To find synergy and growth opportunities in every acquisition, Casey and her team consider the smallest details — including HR policies like vacation days — and the broadest strategies, such as growth plans and marketing initiatives. Through the process, they’re not looking at potential acquisitions as a way to instantly boost the bottom line but rather with a long-term approach to building skills and capabilities that can grow over time.
“When you’re in an M&A position, you have to be sure that your inner voice is saying to you, ‘I want to work with these people for the future,’” Casey says. “This is an opportunity financially, but it’s an opportunity also that we can build on the financial strength we’re going to create. Long-term growth and profitability are based on the people that you have with you.”
Growing up in the Hanna household, Casey says, someone was always making crafts and treats for school fundraisers or writing invitations for local charity events.

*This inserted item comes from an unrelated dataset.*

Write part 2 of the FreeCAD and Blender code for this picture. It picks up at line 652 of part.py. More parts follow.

Her mother, Anne Freyvogel Hanna, passed down her philanthropic philosophy that “you have to give to get.” In that spirit, she founded the Medallion Ball in Pittsburgh in 1964, which continues today, to honor young ladies for contributing volunteer service to the community.
“We were raised to believe that was part of your life,” Casey says. “You can’t expect to get good things in life unless you are part of your community. That was ingrained in us, that we have a responsibility to the less fortunate.”

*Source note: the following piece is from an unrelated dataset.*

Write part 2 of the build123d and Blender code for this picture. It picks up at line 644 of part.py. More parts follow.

That commitment to giving back remains integral at Howard Hanna today. The firm supports hundreds of health, educational and humanitarian causes both company-wide and in each local market. For example, in 2012, it established a nonprofit, the Howard Hanna Children’s Free Care Fund. Since then, it has raised more than $19 million to help families afford treatments for their children. And since 1981, Howard Hanna has partnered with Coats for Kids in Northeast Ohio to donate hundreds of thousands of coats for local children.
Casey’s parents also established several endowed scholarships at the University of Pittsburgh, where her father earned his bachelor’s and master’s degrees, and at John Carroll University in Cleveland, from which her brother graduated. The scholarships are awarded annually to Howard Hanna associates and their family members.
“The opportunity as a family business to give back to the community is incredibly important,” says Casey, who has chaired several local boards, including the Greater Pittsburgh Chamber of Commerce and the Pittsburgh Civic Light Opera. “It’s so amazing to see the difference that a private company can have impactfully within your own community.”
Passing on the family legacy
With three generations in the business today, Casey sees the lessons she learned from her parents being carried on by her children, nieces and nephews — not to mention the thousands of associates they’ve added through the years. The most important lessons, she says, are “that they are fearless and that they listen to the great people around them.”
“The brain trusts of all these people that have joined us is pretty amazing,” Casey says. “Whether they choose to join us in the beginning of their career, whether they come to us with an acquisition, or whether they grow within us, it overwhelms me every time I’m on a meeting and I listen to people’s ideas and what they bring to the table.”
As the firm’s strong talent pool has expanded over the last 65 years, Casey looks to the next generation to continue the family tradition of charging toward opportunities while supporting the people that they serve.
“We have so many business units that we have the opportunity to grow,” she says. “Buying mortgage, title and insurance companies is a tremendous opportunity for us for the future. Certainly, there are more technology companies we’re looking at than we’ve ever looked at before, but all with that same goal: How do we help our sales associates and our clients meet their goals?” ●
- Overcome obstacles by viewing them as opportunities.
- Look for long-term growth potential in people.
- Give back to the communities you serve.